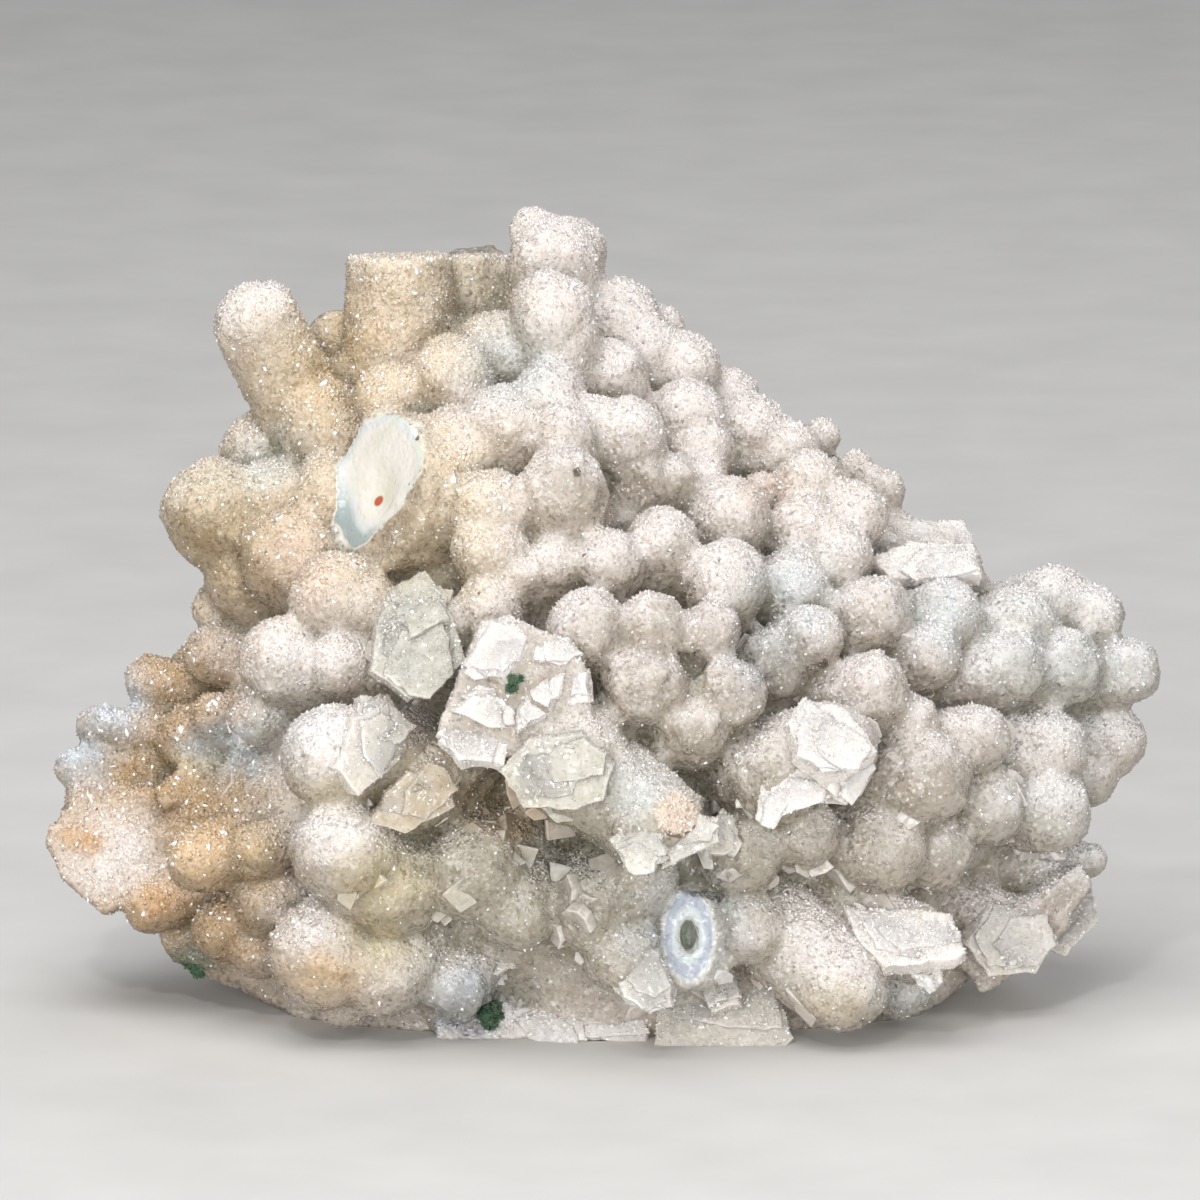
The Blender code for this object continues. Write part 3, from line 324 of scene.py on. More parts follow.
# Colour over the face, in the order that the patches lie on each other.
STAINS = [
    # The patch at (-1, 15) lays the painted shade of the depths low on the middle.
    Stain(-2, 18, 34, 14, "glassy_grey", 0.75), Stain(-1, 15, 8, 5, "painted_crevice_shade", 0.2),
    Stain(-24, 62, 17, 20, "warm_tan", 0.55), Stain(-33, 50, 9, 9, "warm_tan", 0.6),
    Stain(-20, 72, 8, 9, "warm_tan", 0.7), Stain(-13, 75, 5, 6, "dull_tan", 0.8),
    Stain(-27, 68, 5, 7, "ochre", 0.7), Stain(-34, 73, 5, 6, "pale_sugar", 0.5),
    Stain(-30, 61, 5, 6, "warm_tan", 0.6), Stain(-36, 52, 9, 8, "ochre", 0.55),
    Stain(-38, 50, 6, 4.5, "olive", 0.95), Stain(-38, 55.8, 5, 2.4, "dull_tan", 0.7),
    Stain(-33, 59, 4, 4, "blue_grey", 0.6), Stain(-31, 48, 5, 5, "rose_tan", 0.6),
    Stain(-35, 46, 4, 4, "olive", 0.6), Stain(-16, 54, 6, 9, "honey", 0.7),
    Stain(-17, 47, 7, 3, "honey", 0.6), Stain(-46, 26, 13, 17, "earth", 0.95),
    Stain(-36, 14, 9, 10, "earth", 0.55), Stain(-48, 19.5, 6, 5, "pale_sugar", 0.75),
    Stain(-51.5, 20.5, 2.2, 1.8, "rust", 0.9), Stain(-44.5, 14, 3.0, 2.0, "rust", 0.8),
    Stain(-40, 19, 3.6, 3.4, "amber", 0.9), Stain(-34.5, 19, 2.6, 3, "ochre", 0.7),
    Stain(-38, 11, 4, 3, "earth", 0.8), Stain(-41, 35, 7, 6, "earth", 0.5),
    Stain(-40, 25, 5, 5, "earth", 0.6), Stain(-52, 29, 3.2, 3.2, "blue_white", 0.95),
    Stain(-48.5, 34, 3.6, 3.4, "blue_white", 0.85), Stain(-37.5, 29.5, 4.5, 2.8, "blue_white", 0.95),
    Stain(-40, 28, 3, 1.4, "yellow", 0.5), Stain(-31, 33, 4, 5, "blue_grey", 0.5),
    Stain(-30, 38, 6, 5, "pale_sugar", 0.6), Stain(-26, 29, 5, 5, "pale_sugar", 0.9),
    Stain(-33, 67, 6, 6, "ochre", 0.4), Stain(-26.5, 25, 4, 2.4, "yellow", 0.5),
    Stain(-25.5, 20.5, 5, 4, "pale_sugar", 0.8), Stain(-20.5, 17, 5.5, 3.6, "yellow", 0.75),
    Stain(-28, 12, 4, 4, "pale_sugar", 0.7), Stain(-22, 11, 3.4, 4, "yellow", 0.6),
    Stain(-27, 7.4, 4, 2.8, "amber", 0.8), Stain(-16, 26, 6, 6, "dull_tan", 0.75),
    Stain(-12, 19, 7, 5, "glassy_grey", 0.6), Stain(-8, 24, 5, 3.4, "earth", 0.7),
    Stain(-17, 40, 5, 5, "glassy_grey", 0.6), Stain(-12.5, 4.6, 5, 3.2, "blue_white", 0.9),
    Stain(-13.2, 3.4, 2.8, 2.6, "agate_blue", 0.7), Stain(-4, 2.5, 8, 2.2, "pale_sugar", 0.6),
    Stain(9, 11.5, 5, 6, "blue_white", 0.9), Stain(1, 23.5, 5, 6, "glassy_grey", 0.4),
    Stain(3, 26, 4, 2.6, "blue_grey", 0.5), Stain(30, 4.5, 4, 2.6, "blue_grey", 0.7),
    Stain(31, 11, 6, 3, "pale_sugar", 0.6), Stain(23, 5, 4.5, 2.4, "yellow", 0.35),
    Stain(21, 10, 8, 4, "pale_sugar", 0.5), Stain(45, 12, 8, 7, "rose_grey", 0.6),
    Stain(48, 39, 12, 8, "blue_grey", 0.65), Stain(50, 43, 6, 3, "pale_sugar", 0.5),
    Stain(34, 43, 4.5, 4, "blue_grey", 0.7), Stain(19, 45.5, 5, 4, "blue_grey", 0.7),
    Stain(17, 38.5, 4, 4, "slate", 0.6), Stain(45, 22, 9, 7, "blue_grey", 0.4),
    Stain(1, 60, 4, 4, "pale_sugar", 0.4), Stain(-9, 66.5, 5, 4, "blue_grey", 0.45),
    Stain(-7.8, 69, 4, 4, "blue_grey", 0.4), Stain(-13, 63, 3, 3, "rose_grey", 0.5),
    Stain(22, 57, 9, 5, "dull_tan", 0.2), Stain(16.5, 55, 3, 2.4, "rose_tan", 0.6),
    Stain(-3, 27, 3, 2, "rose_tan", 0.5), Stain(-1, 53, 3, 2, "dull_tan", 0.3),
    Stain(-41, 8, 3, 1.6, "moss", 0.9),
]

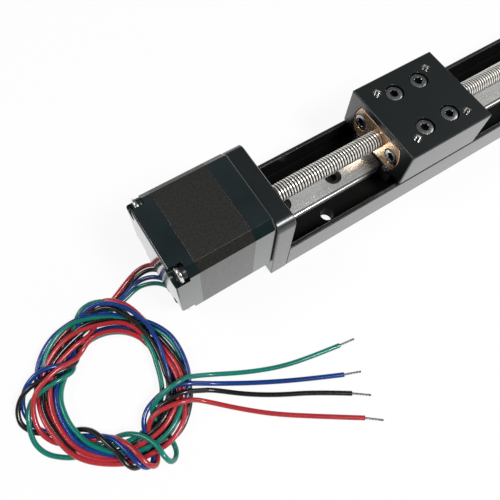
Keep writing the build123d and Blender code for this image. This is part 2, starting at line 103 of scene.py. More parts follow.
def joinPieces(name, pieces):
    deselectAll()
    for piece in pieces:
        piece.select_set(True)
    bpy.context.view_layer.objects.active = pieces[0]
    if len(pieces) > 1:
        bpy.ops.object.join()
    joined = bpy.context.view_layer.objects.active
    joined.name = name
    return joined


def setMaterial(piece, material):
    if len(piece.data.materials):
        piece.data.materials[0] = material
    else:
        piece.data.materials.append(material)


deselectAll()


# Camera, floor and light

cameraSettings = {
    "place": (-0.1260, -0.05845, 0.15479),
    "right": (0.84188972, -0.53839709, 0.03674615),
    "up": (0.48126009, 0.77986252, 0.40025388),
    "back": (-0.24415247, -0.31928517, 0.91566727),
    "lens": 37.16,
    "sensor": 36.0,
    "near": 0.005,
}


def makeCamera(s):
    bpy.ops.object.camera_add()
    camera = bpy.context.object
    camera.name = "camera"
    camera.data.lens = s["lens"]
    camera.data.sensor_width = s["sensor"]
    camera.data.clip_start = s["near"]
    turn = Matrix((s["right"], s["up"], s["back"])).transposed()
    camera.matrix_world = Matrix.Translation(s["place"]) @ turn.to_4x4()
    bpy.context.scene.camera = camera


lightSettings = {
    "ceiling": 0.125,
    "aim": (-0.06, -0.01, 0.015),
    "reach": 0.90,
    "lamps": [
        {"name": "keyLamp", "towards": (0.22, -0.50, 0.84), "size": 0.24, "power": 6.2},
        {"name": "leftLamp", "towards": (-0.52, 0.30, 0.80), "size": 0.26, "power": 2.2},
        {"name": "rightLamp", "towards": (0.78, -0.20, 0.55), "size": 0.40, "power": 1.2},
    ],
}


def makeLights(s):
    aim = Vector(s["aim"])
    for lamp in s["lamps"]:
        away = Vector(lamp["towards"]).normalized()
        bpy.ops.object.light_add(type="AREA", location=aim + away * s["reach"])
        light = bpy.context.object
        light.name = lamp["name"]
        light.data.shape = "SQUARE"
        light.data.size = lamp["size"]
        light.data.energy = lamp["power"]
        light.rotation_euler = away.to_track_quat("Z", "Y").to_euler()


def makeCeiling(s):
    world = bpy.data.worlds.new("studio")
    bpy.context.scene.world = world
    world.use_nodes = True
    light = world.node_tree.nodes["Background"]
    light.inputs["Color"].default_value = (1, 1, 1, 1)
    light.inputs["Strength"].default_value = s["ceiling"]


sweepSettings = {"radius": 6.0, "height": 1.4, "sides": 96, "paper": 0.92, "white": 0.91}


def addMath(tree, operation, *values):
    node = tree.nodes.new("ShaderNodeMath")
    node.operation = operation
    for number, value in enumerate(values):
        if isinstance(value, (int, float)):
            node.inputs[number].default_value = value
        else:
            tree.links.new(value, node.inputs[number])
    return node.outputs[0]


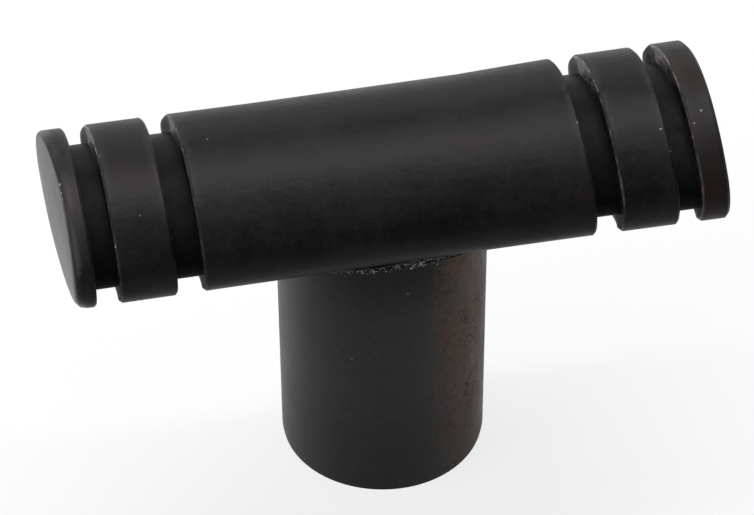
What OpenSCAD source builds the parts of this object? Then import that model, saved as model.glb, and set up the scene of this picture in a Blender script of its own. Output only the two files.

■ **WRITTEN INSTRUCTION**
Copy out the lines that hold "code".

■ **ANSWER TO THIS EXERCISE**
The Blender code for this object continues. Write part 3, from line 324 of scene.py on. More parts follow.
Keep writing the build123d and Blender code for this image. This is part 2, starting at line 103 of scene.py. More parts follow.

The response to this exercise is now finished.